Congress enacted the preclearance procedure in 1965 after it found that certain jurisdictions with a history of voting discrimination often were devising new discriminatory voting practices when old ones were struck down by the federal courts. Thereafter, Congress reauthorized Section 5 four times, in 1970, 1975, 1982, and, most recently, in 2006, each time finding that voting discrimination in the covered jurisdictions had remained high. Section 5 has prevented hundreds of discriminatory voting changes from going into effect, and has deterred countless others from ever being enacted.
In the Shelby County case, Judge Bates confronted the fundamental question of what legal standard should be used to determine whether, as Shelby County claimed, Congress had exceeded its authority in reauthorizing Section 5 for 25 years in 2006. Shelby County invoked recent Supreme Court holdings that, at least as to certain Fourteenth Amendment legislation, “[t]here must be a congruence and proportionality between the injury to be prevented or remedied and the means adopted to that end.” In so doing, the County proposed a standard that would effectively preclude Congress from renewing effective antidiscrimination laws. The United States and defendant-intervenors (represented by civil rights organizations and law firms, including the Lawyers’ Committee for Civil Rights Under Law, the ACLU, and the NAACP Legal Defense Fund) argued that, in its prior rulings in 1966 and 1980 upholding Section 5, the Supreme Court held that Congress may “use any rational means to effectuate the constitutional prohibition of racial discrimination in voting.”
Judge Bates concluded that “congruence and proportionality” should be applied in this case, but that this articulation of the legal standard and the Supreme Court’s prior articulations all are part and parcel of the same basic legal standard. Judge Bates held that, under this standard, the judiciary owes substantial deference to Congress’ determinations in enacting and reauthorizing Section 5, since Section 5 protects a fundamental right and prevents discrimination based on a constitutionally suspect classification.
Judge Bates then undertook a detailed review of the legislative record Congress compiled in 2005 and 2006, comprising more than 15,000 pages of “statistics, findings by courts and the Justice Department, and first-hand accounts of discrimination.” He concluded that Congress had appropriately determined that “voting discrimination by covered jurisdictions had continued into the 21st century, and that the protections of Section 5 were still needed to safeguard racial and language minority voters.” He also concluded that Congress had appropriately determined that Section 5’s geographic coverage remains sufficiently related to the nature and scope of voting discrimination in this country.

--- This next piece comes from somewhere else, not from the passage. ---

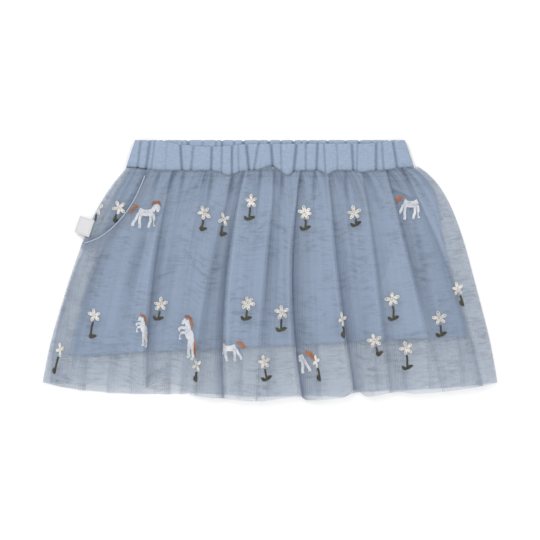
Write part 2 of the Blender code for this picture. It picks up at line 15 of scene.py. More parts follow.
import bmesh
import bpy
import numpy as np
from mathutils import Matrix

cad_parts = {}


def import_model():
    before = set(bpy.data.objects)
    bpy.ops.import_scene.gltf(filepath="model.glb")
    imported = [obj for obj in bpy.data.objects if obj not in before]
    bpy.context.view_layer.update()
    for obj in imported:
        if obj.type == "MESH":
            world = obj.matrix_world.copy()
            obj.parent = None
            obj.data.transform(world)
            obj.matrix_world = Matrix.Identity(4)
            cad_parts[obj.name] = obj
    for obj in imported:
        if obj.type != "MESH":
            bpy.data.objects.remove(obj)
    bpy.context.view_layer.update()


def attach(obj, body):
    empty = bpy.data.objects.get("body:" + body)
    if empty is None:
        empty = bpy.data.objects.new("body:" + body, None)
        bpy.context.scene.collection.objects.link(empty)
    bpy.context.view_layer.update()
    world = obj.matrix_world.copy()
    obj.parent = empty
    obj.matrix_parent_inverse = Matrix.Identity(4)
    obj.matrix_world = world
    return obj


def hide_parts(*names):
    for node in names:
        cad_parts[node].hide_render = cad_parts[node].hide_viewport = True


LOG = logging.getLogger("skirt")
MM = 0.001
Array = np.ndarray
Place = Callable[[Array, Array], tuple[Array, Array, Array]]


class Side(Enum):
    """Side of a fold's valley."""

    LEFT = -1
    RIGHT = 1


class Layer(Enum):
    """Layer of the skirt, from the surface that it lies on."""

    BACK = 0
    FRONT = 1


class Leaves(Enum):
    """How the leaves stand at the foot of a flower's stem."""

    PAIR = "pair"
    RIGHT = "right"
    SINGLE = "single"
    NONE = "none"


class Slot(Enum):
    """Material slots of the record."""

    BAND = "band_cloth"
    NET = "net"
    LINING = "lining_cloth"
    LABEL = "label_tape"


# Plain curves on numbers or arrays


def ease(value: Array) -> Array:
    """Smooth step from 0 to 1."""
    t = np.clip(value, 0.0, 1.0)
    return t * t * (3.0 - 2.0 * t)


def rounded(value: Array) -> Array:
    """Quarter circle that rises steeply from 0 and levels at 1."""
    return np.sqrt(1.0 - (1.0 - np.clip(value, 0.0, 1.0)) ** 2)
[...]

In making these findings, Judge Bates rejected Shelby County’s arguments that sought to place impossibly-high evidentiary hurdles in Congress’ path. For example, the County made the extreme claim that Congress only could reauthorize Section 5 if current conditions mirrored the situation that existed in 1965, when Southern states were effectively barring most African Americans from registering and voting. Instead, Judge Bates found that Congress acted well within its constitutional authority when it examined the full breadth of recent voting discrimination, including voting changes aimed at diluting the voting strength of minority citizens who are able to register and vote.
Finally, Judge Bates rejected the claim that Section 5’s coverage formula may be suspect because it relies on electoral conditions that existed in 1964, 1968, and 1972. Judge Bates explained that “the election data from those years . . . served only as a proxy for identifying those jurisdictions that had a long, open, and notorious history of disenfranchising minority citizens and diluting their voting strength whenever they did manage to register and cast ballots.” He concluded that limiting Section 5 to these jurisdictions – in the context of extensive legislative evidence that voting discrimination in these jurisdictions is continuing – is “[p]erhaps the most significant way” in which Congress sought to ensure that Section 5 remains a congruent and proportional remedy.
Shelby County already has filed a notice of appeal to the D.C. Circuit Court. And it would not be surprising if, after that court rules, the Supreme Court again takes up the question of Section 5’s constitutionality. While the case proceeds, voting changes enacted by Section 5 jurisdictions will continue to be reviewed by the Attorney General and the D.C. District Court. These changes include, significantly, thousands of redistricting plans that covered jurisdictions are in the midst of adopting, as well as new restrictions on voting including photo ID laws enacted by Alabama, South Carolina, and Texas.
In sum, Judge Bates’ opinion demonstrates that undertaking a thoughtful, careful and detailed analysis of the law and the legislative record ineluctably leads to the conclusion that Congress acted well within its constitutional powers when it reauthorized Section 5 in 2006.